Thank you for such a beautiful explanation. I do understand what you mean about the translations. You have such a rare talent for making sense of it all. We are so
fortunate to be able to learn from you.
This blog, especially the bullet points, helped to allay my fear. Thank you.
I love the feeling from Surya Ram meditation of being outside time. I love the quotes in the blog about no time, and the future time having already happened! My stepdaughter and I spent some time (hah!) discussing this over Christmas break. She liked Michael Mamas’ explanation – which I heard in a class – about time emerging simultaneously in all directions from one point rather than being linear. Hope I captured that right…
The depth and profundity of this blog is incredible. I’m still chewing on it!
This is the clearest explanation I have ever read. Thank you!

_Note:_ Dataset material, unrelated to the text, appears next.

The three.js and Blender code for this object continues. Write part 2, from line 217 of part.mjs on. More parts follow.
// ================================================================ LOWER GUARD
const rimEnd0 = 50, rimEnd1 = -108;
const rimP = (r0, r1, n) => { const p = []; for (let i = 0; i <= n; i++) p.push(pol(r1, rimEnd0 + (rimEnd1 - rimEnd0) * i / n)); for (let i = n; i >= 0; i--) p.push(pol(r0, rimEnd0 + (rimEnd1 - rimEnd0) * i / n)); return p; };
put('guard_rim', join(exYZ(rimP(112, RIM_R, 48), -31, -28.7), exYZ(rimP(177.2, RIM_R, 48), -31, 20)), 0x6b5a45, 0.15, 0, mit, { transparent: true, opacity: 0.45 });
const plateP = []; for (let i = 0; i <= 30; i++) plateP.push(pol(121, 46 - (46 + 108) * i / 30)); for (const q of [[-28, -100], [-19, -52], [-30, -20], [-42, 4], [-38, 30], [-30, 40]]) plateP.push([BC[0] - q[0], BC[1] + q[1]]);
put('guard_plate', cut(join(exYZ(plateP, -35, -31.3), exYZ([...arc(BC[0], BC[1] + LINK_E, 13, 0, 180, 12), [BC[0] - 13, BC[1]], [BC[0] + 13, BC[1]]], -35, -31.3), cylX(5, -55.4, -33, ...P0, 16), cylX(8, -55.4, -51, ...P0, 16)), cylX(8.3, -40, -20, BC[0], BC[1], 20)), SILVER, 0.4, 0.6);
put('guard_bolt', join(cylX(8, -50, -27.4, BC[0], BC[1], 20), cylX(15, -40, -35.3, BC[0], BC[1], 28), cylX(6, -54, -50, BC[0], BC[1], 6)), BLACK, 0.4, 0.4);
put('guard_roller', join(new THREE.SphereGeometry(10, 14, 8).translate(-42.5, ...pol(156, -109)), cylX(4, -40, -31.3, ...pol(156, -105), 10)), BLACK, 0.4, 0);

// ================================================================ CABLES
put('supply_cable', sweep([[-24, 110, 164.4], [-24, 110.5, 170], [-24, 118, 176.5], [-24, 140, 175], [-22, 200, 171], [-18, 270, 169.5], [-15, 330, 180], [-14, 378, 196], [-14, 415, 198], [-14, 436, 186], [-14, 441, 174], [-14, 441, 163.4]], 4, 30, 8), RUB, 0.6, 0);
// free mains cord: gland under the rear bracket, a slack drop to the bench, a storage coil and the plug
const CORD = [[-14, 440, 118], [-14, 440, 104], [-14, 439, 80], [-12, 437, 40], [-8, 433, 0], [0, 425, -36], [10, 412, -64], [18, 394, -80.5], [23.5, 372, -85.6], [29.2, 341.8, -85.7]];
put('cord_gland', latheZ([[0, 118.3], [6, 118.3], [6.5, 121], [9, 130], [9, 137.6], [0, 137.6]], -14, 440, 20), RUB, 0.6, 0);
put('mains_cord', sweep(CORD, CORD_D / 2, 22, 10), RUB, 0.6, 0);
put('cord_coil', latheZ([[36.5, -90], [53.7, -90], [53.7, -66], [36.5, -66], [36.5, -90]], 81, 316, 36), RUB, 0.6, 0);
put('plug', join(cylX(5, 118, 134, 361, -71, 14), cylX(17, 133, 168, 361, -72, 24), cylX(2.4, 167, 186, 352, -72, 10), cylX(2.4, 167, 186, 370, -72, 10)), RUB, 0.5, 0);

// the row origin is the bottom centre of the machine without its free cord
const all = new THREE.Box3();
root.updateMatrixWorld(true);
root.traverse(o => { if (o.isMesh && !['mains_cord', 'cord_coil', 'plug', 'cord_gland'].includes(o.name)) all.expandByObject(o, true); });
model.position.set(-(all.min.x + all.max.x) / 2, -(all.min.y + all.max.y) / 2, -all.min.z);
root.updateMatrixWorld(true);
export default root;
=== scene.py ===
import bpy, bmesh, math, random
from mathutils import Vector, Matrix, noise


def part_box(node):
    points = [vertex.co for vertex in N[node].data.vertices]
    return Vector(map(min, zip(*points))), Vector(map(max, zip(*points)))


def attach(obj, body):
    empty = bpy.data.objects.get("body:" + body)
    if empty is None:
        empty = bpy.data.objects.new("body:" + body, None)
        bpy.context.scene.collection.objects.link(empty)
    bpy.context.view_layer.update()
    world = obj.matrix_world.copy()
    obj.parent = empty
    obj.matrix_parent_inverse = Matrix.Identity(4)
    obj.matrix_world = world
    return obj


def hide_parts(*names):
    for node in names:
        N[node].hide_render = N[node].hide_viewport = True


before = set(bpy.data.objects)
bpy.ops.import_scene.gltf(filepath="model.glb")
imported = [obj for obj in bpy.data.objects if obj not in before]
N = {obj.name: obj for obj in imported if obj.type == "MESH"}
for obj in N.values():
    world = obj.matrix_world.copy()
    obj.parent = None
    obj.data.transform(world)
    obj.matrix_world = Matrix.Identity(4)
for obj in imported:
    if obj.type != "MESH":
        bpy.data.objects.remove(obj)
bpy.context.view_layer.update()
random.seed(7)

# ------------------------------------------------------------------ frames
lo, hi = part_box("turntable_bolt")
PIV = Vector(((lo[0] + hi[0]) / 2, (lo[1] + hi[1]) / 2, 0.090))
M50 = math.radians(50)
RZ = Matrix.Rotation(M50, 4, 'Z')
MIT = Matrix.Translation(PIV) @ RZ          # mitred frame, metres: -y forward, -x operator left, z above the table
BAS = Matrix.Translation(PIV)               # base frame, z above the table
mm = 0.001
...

I wonder, when first experienced the gap, does one swing back and forth between the doer and the witness quickly and involuntarily?
Rayshan,
At first, before enlightenment, the witness is experienced briefly from time to time. Particularly at first, the gap between the witness and the doer is huge. In time, they coexist with no gap between the two. Desirelessness and desire, sequentiality of time and no time, free will and predetermination, efforting and effortlessness, control and no control… all these dichotomies merge (resolve, become the same thing) in the resolution (the unification) of paradox become one. It is as if you live at the junction point between polar opposites… fully in the Absolute and fully in the relative at the same time. The boat remains in the water, but no water in the boat.
Wow! I agree, this blog is one I will have to sit with for awhile. Thank you.
I love that one cannot attain “effortless efforting” from the outside in. It comes from the inside out. Surya Ram meditation gives me the flavor of that.
I’m with Hayley. This Michael Mamas blog is a mind-blower.